Fair enough. Not everything is racism. That is why I started by saying we paid attention to certain things on this visit. This is a superficial, first time glance at a foreign community, and more nuances will come with further visits and conversations with local people, no doubt. Education has to start somewhere, and that’s why I quoted an article and books. So its not just tourist impressions.

I told my kids as we drove home through the blue hills of West Virginia: “It is easy to see the faults of others, and they seem so vividly clear to us because of the stories we have heard and watched on TV. But the South is no more sinful than the North. Watch Wall Street — or in Canada remember the residential schools and of course climate change — and know that every society has its blind spots.”

We need to find solidarity with the crucified in our midst, said James Cone. One goal of education is to make the strange look familiar, and we certainly have our own ghosts in Canada.

It’s not that racism isn’t in Canada either. One of my wife’s good friends is from Jamaica and lives down the road from us, working in health care. “The racism I experience on the job is getting worse,” she reports. It’s here too, even in my own church, in my own heart.

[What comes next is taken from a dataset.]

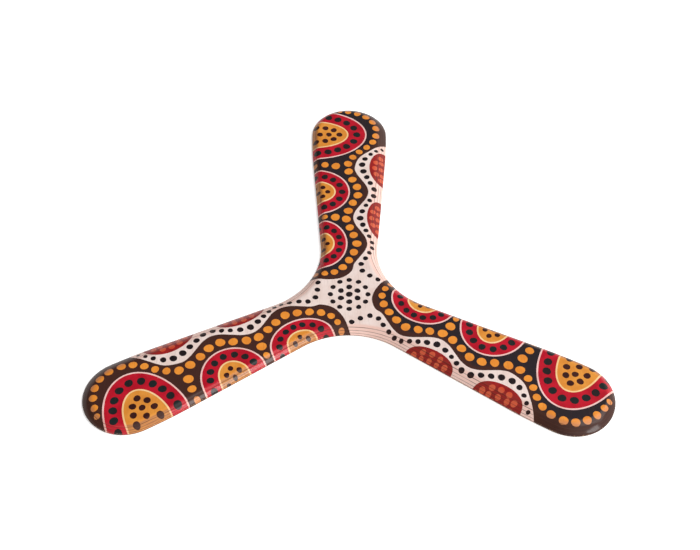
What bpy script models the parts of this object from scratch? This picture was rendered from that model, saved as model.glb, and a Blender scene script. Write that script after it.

Savannah’s World War II monument (2010) on the edge of the river, “A World Apart,” honours Chatham County’s veterans of the war. But it is also a symbol of our “cracked earth” today–Palestine and Ukraine and all the other places where hatred, prejudice and violence tear communities apart. I would also like to say it is a symbol of what Global Scholars Canada hopes to repair in our own small way.

It is the start of a new year, and fresh resolutions, but I don’t think our planet will ever have a holiday from racism. It is not the only sin, but it is tied together with many other sins, and historical sins, and so it is worth the concentrated attention of the church of Jesus Christ, the innocent man killed by a mob violence and hung on a tree. He and his followers seek solidarity with all those left outside the gates.

It can be complicated, but it can also be quite simple. Love your neighbour. As Forrest Gump would say: “That’s all I have to say about that.”